On p333 (middle right), they say: “We assume that the aircraft is a rigid body”. Again on p338 (top right): “Due to the limited scope of this article, we can’t delve too much into the study of impact effects.” Also if you look at the vertical entry video, the aircraft body remains intact.
So this is just an assumption they make which allows them to model the fluid dynamics with standard CFD software. They do not suggest no breakup, they just haven’t modelled it.
The vertical entry video shows up other modelling assumptions, to do with airspeed and deceleration in the water.
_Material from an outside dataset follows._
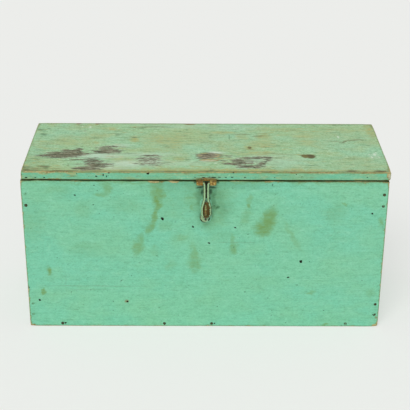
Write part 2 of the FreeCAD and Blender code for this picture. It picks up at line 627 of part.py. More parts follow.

There is a timelog, and by taking three screen captures at 040ms, 250ms, and 500ms, we can deduce that the aircraft travels through the water at a steady 1000 pixels/second, i.e. no deceleration is modelled! As the aircraft descends roughly 30m in 460ms, this constant water-speed is about 65m/s or 130kts. Presumably this is also the modelled airspeed before impact.
So I am not sure what this paper tells us about real vertical impacts. I would expect a higher airspeed and I would also expect breakup.
The original suggestion is that the aircraft would enter the water at say 150kt, not 500kt.
Obviously that would need a live pilot in there. Otherwise it will be in a fast spiral dive (assuming it ran out of fuel).
For comparison: Space Shuttle Challenger’s remains hit the water at around 180kt. Estimated deceleration 200G.
Not exactly a nose-on vertical impact, but tumbling crew compartment wreckage impacting at terminal velocity.
NASA report here":http://history.nasa.gov/kerwin.html
AF447 impacted the ocean with a vertical speed of around 108kt. While not smashed to little bits, it definitely broke up quite badly. Again not a clean entry, but energy-wise 20-25x less than a 500kt impact.
Sure, overall destruction levels would not be the same as hitting solid ground, but there will still be loads of bits, luggage, etc.
The entire idea of an aircraft entering water when out of control and remaining in only few pieces is a bit implausible.
How about 500kt? The thread title was about a vertical impact at/above cruise speed. Nothing magical happens, but the energy is about 70x the energy to dissipate at 60kt.